Dual standards of school performance and funding? Empirical searches of school funding adequacy in Kentucky and Maine

Pages 207-228 | Published online: 25 Mar 2009
 

Abstract

This study examines potential consequences of the discrepancies between national and state performance standards for school funding in Kentucky and Maine. Applying the successful schools observation method and cost function analysis method to integrated data‐sets that match schools’ eight‐grade mathematics test performance measures to district funding, this study conducts empirical searches for adequate instructional expenditures per pupil to meet desired proficiency targets on national versus state assessments. While Kentucky (high‐stakes testing state) had a lower performance standard than Maine (low‐stakes testing state), this study reveals a relatively lower level of school funding adequacy and a weaker relationship between school expenditures and performance for Kentucky than for Maine. The study suggests that state educational accountability systems and policies may influence the level of state performance standards and the proficiency gaps between national and state assessments, which in turn lead to potential gaps in school funding. Implications for policy and research are discussed to address problems with dual standards of school performance and to improve school funding adequacy and efficiency.

Notes

1. Reschovsky and Imazeki (Citation2001, p. 378) discuss the study by Augenblick, Myers, and Anderson (Citation1997) that excluded all districts with particularly high and low levels of property wealth and of per‐pupil spending: ‘Although this method provides a norm level of per‐pupil spending, no systematic attempt is made to measure the likely variation in the costs of adequacy due to characteristics of individual school districts and their students.’ Verstegen (Citation2002, p. 778) also points out several potential problems with this type of study: ‘If the funding system is inadequate for most districts in the state, as was the case in Kentucky, then a study that attempts to correlate current spending in select districts to student outcomes will generally fail to capture actual costs. Moreover, what a district spends and what resources/standards may cost can be separate issues that are muddled in these types of analyses. Still, another difficulty with this approach is that it defines efficient district as neither high nor low spenders when outliers are removed, leading to the possibility of recommendations that underfund education.’

2. Category labels and brief generic definitions of performance standard for each assessment are as follows:

NAEP Proficient: students demonstrate competency over challenging subject matter and are well prepared for the next level of schooling.

KIRIS Proficient: the student understands the major concepts, can do almost all of the task, and can communicate concepts clearly.

MEA Advanced: Maine students successfully apply a wealth of knowledge and skills to independently develop new understanding and solutions to problems and tasks.
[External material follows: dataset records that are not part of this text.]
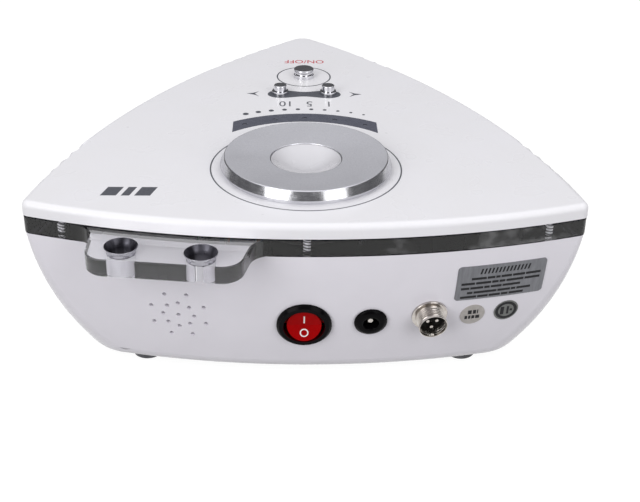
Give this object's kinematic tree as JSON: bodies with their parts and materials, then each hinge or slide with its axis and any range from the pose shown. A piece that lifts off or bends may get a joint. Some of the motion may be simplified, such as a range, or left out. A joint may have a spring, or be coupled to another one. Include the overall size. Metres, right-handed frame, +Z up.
{
  "type": "rf facial device",
  "caption": "Desk-top radio-frequency facial unit: three-sided case, clear plate with probe rests, metal ring with dish, push buttons and rear sockets.",
  "frame": {"origin": "on the table under the middle of the overall width and depth", "axes": "+X along the rear edge, to the right as seen from behind the sockets; +Y from the socket side to the nose; +Z up"},
  "size_m": [0.2288, 0.2418, 0.0867],
  "materials": {
    "shell_white": "glossy white injection moulding",
    "panel_white": "glossy white panel, printed",
    "clear_acrylic": "clear acrylic with polished edges",
    "tape": "foam bonding tape",
    "window_grey": "smoked window",
    "led_lens": "diffused lamp lens",
    "board_green": "solder-masked glass fibre board",
    "screw_steel": "zinc-plated steel",
    "ring_aluminium": "fine-turned top, polished flank",
    "dish_white": "white moulding",
    "chrome": "polished chrome",
    "black_plastic": "glossy black moulding",
    "rocker_red": "glossy red translucent moulding",
    "contact_metal": "tinned brass contacts",
    "label_grey": "brushed foil label, blank",
    "paper_pale": "pale paper sticker",
    "paper_dark": "dark foil sticker",
    "rubber_grey": "soft rubber foot",
    "black_inner": "matte black inner part",
    "paper_cone": "pressed paper cone",
    "ferrite": "ferrite",
    "copper_winding": "varnished copper wire",
    "fin_aluminium": "extruded aluminium",
    "capacitor_sleeve": "shrink sleeve",
    "relay_blue": "moulded relay case",
    "wire_sleeve": "flexible sleeve"
  },
  "bodies": {
    "case": {"lower_shell": "shell_white", "acrylic_plate": "clear_acrylic", "case_screws": "screw_steel", "panel_tape": "tape", "top_panel": "panel_white", "led_window": "window_grey", "status_leds": "led_lens", "control_board": "board_green", "control_board_screws": "screw_steel", "rest_ring": "ring_aluminium", "ring_dish": "dish_white", "ring_screws": "screw_steel", "probe_cup_left": "chrome", "probe_cup_right": "chrome", "rocker_housing": "black_plastic", "rocker_terminals": "contact_metal", "dc_jack": "black_plastic", "dc_jack_contacts": "contact_metal", "dc_jack_nut": "screw_steel", "output_socket": "chrome", "output_insert": "black_inner", "output_pins": "contact_metal", "output_nut": "chrome", "label_plate": "label_grey", "pale_sticker": "paper_pale", "dark_sticker": "paper_dark", "speaker_frame": "screw_steel", "speaker_cone": "paper_cone", "speaker_magnet": "ferrite", "foot_screws": "screw_steel", "main_board": "board_green", "main_board_screws": "screw_steel", "transformer_core": "ferrite", "transformer_winding": "copper_winding", "heat_sink": "fin_aluminium", "power_transistors": "black_inner", "capacitors": "capacitor_sleeve", "relay": "relay_blue", "control_chip": "black_inner", "board_headers": "dish_white", "ribbon_cable": "wire_sleeve", "power_leads": "wire_sleeve", "output_lead": "wire_sleeve", "speaker_lead": "wire_sleeve", "foot_left": "rubber_grey", "foot_right": "rubber_grey", "foot_front": "rubber_grey", "power_collar": "chrome", "power_switch": "black_inner", "intensity_up_collar": "chrome", "intensity_up_switch": "black_inner", "intensity_down_collar": "chrome", "intensity_down_switch": "black_inner"},
    "power_key": {"power_button": "chrome", "power_plunger": "black_inner"},
    "intensity_up_key": {"intensity_up_button": "chrome", "intensity_up_plunger": "black_inner"},
    "intensity_down_key": {"intensity_down_button": "chrome", "intensity_down_plunger": "black_inner"},
    "rocker": {"rocker": "rocker_red"}
  },
  "joints": [
    {"name": "power_press", "type": "slide", "parent": "case", "child": "power_key", "axis": [0, 0, -1], "range_m": [0, 0.001], "stiffness_N_per_m": 1200, "springref_m": -0.0003},
    {"name": "intensity_up_press", "type": "slide", "parent": "case", "child": "intensity_up_key", "axis": [0, 0, -1], "range_m": [0, 0.001], "stiffness_N_per_m": 1200, "springref_m": -0.0003},
    {"name": "intensity_down_press", "type": "slide", "parent": "case", "child": "intensity_down_key", "axis": [0, 0, -1], "range_m": [0, 0.001], "stiffness_N_per_m": 1200, "springref_m": -0.0003},
    {"name": "rocker_tilt", "type": "hinge", "parent": "case", "child": "rocker", "pos_m": [-0.00079, -0.09159, 0.03275], "axis": [1, -0.0023, 0], "range_deg": [0, 22]}
  ]
}
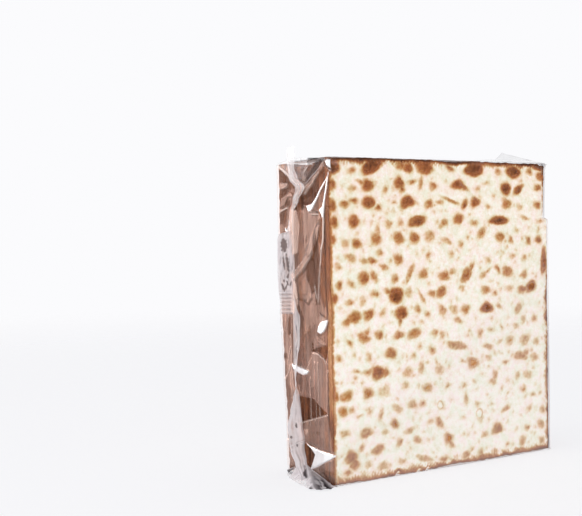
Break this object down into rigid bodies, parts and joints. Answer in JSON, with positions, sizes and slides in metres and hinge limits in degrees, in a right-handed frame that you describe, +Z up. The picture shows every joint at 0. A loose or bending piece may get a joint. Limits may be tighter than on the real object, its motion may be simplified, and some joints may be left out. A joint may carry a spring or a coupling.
{
  "type": "wrapped matzo stack",
  "caption": "Stack of square-cut baked matzo sheets standing on edge, sealed in clear film with tucked ends and folded end seals.",
  "frame": {"origin": "middle of the underside, on the surface that the stack stands on", "axes": "+X along the sheets' width, +Y through the stack away from the front sheet's face, +Z up along the sheets' height"},
  "size_m": [0.1886, 0.0528, 0.1896],
  "materials": {
    "baked_matzo": "dry baked dough, cream with brown blisters and browned rims",
    "clear_film": "thin clear wrapping film, glossy and creased"
  },
  "bodies": {
    "root": {"wrapped_stack": "baked_matzo"}
  },
  "joints": []
}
3. The F‐33 survey is part of the US Census Bureau’s ‘Survey of Local Governments.’ It is a universal survey of school funding in the nation and states (see O’Leary and Moskowitz Citation1995). The district level is the lowest level of aggregation in the F‐33 data, and no nationally representative database exists that measures different types of expenditures at a lower level of aggregation. Because the school funding measure from the F‐33 data is available only at the district level, the measure of PPE would simply vary among school districts within each state but not within districts (among schools and classrooms).

4. In fact, the study’s 30% proficiency rate as the minimum school performance target was higher than the states’ current annual measurable objective in eighth‐grade mathematics to meet NCLB as of the 2004/05 school year : 26.93% in Kentucky (Kentucky Department of Education Citation2004) and 13% in Maine (Maine Department of Education Citation2003). In order to reach the ultimate target of 100% proficiency by the 2013/14 school year , both states plan to take a stair‐step approach that will allow schools to improve slowly in the first few years as improvements are phased in, and then more dramatically once improvements are fully implemented.
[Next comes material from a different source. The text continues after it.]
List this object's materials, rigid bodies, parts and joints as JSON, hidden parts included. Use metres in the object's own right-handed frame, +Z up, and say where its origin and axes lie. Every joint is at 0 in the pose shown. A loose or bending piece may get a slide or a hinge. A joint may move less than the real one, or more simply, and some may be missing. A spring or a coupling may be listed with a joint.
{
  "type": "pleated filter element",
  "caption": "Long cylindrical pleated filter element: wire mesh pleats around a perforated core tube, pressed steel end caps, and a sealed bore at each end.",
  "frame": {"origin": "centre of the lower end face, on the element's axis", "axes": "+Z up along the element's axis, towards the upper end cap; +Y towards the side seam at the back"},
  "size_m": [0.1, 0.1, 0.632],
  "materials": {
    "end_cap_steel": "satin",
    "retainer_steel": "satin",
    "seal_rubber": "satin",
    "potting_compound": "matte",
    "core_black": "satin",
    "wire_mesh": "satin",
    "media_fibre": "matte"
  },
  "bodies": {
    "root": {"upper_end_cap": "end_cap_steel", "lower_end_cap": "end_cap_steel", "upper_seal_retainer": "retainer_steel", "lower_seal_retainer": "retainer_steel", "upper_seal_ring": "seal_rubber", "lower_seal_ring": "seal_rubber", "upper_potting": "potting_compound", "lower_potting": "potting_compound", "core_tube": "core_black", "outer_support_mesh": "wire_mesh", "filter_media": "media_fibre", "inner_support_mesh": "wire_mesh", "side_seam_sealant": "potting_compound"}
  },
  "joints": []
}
5. SES is a standardized measure of student’s family and school’s SES level, and it is derived from the NAEP data. It is a factor composite of parents’ education (PARED), availability of reading materials at home (HOMEEEN2), and school median income (MEDINC). Student‐level factor loadings are as follows: PARED, 0.77; HOMEEN2, 0.68; MEDINC, 0.63. The factor has an eigenvalue of 1.46 and explains 49% of the combined variance. The underlying assumption is that these variables are related to voters’ willingness to pay for education and only indirectly affect the cost of education through their effects on school performance (eighth‐grade mathematics). Hausman test of endogeneity rejects the null hypothesis that there is no simultaneity regarding the relationship between instructional cost and school performance. This supports the use of instrumental variable estimation method.

6. Obviously disadvantaged groups of students are more expensive to educate but currently there are no national standards for determining the cost of educating different student groups. One common practice in school funding formula involves adjusting fall student enrollment by weighting poor students by 1.4, special education students by 2.3, and limited English proficiency students by 1.2.

7. The Employment Cost Index of the US Bureau of Labor Statistics was used to convert 1996 dollars into 2005 dollars. The Employment Cost Index for ‘Total compensation: Elementary and secondary schools: State and local government’ has increased 1.3 times from 1996 to 2005. It needs to be noted that the study’s estimates of instructional costs are not directly comparable with those from previous studies of school funding adequacy in Kentucky and Maine because they used different criteria, measures, and methods. Previous studies used evidence‐based or professional judgment methods to estimate base costs of education (Quality Counts Citation2005). A study that used an evidence‐based method estimated an average of $6893 per pupil as the basic cost in Kentucky to reach the state’s goal of having all students perform at or above ‘proficient’ on the state assessment by 2014 (Odden, Fermanich, and Picus Citation2003). A study of funding adequacy in Maine that used a professional judgment method estimated the per‐pupil operating cost of $4543 for middle‐school level regular students (Silvernail Citation2000).